● Exercise description: Every record must be repeated exactly, with no omission.
====================
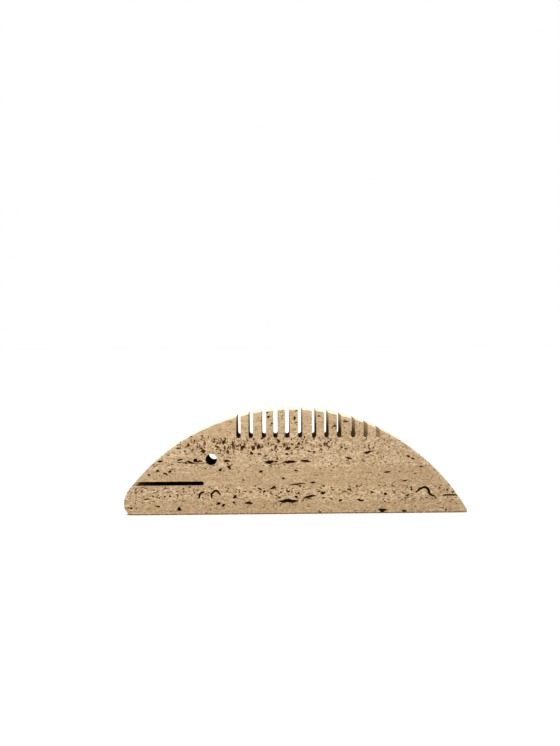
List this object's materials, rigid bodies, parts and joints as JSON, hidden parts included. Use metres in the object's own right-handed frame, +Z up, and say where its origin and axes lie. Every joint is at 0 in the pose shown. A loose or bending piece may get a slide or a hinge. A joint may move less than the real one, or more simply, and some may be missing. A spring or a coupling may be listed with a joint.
{
  "type": "comb-backed stone whale",
  "caption": "Half-moon whale cut from one slab of open-pored travertine: flat base, comb teeth sawn into the back, drilled eye, slot mouth and tail slit.",
  "frame": {"origin": "on the base, midway along the length and the thickness", "axes": "+X along the length from the snout to the tail, +Y through the thickness away from the viewer, +Z up from the base to the comb"},
  "size_m": [0.33, 0.03, 0.101],
  "materials": {
    "travertine": "honed, unfilled travertine with open pores"
  },
  "bodies": {
    "root": {"stone_body": "travertine"}
  },
  "joints": []
}
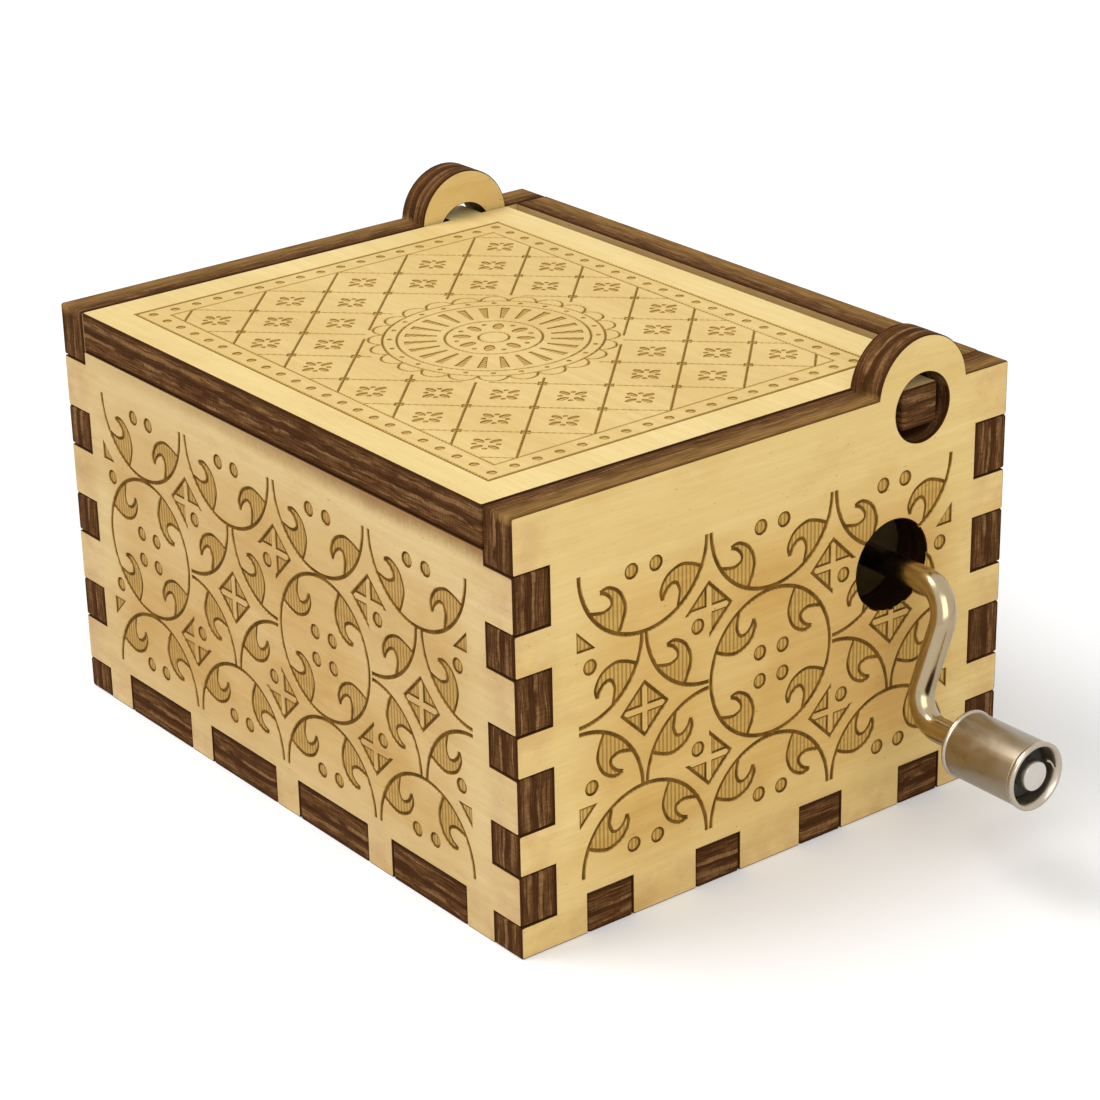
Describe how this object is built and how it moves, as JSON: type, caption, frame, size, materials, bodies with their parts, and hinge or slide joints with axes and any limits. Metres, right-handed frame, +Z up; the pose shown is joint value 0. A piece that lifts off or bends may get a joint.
====================
● Result of the task:
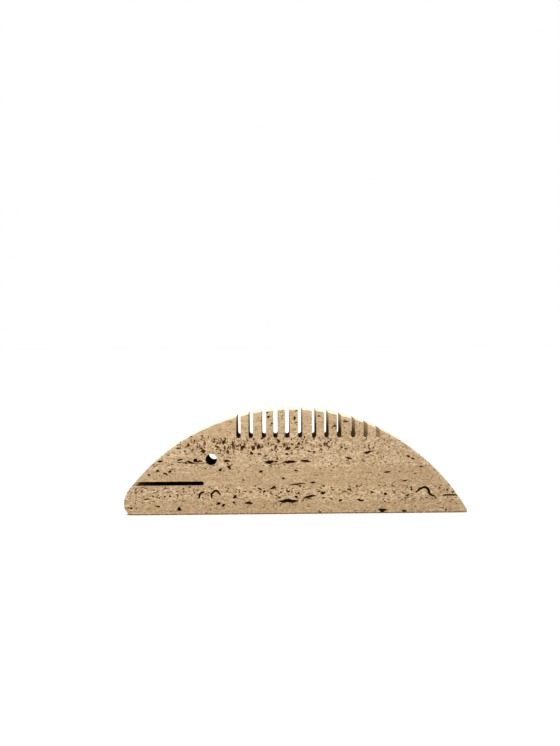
List this object's materials, rigid bodies, parts and joints as JSON, hidden parts included. Use metres in the object's own right-handed frame, +Z up, and say where its origin and axes lie. Every joint is at 0 in the pose shown. A loose or bending piece may get a slide or a hinge. A joint may move less than the real one, or more simply, and some may be missing. A spring or a coupling may be listed with a joint.
{
  "type": "comb-backed stone whale",
  "caption": "Half-moon whale cut from one slab of open-pored travertine: flat base, comb teeth sawn into the back, drilled eye, slot mouth and tail slit.",
  "frame": {"origin": "on the base, midway along the length and the thickness", "axes": "+X along the length from the snout to the tail, +Y through the thickness away from the viewer, +Z up from the base to the comb"},
  "size_m": [0.33, 0.03, 0.101],
  "materials": {
    "travertine": "honed, unfilled travertine with open pores"
  },
  "bodies": {
    "root": {"stone_body": "travertine"}
  },
  "joints": []
}
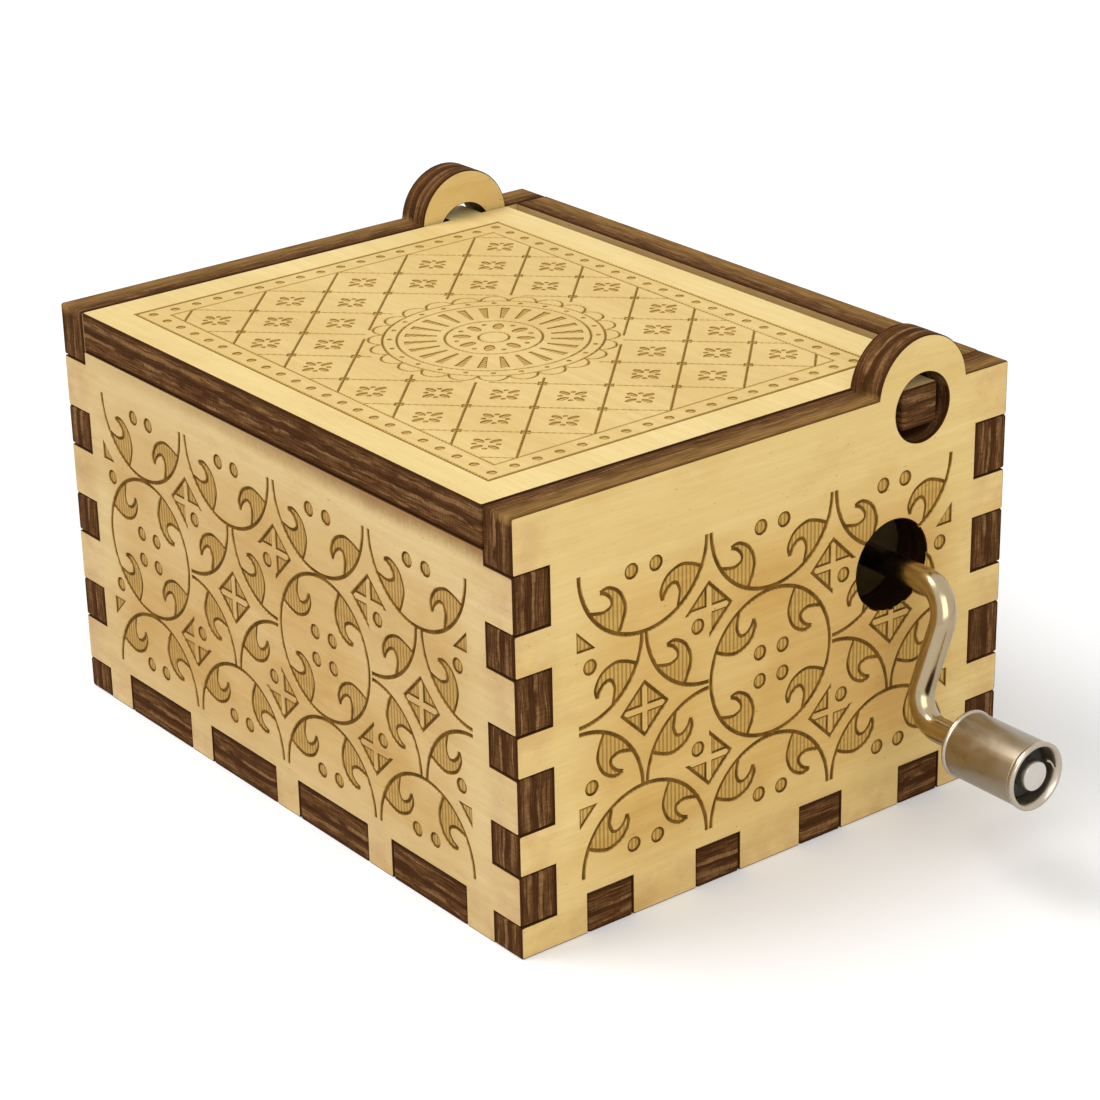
Describe how this object is built and how it moves, as JSON: type, caption, frame, size, materials, bodies with their parts, and hinge or slide joints with axes and any limits. Metres, right-handed frame, +Z up; the pose shown is joint value 0. A piece that lifts off or bends may get a joint.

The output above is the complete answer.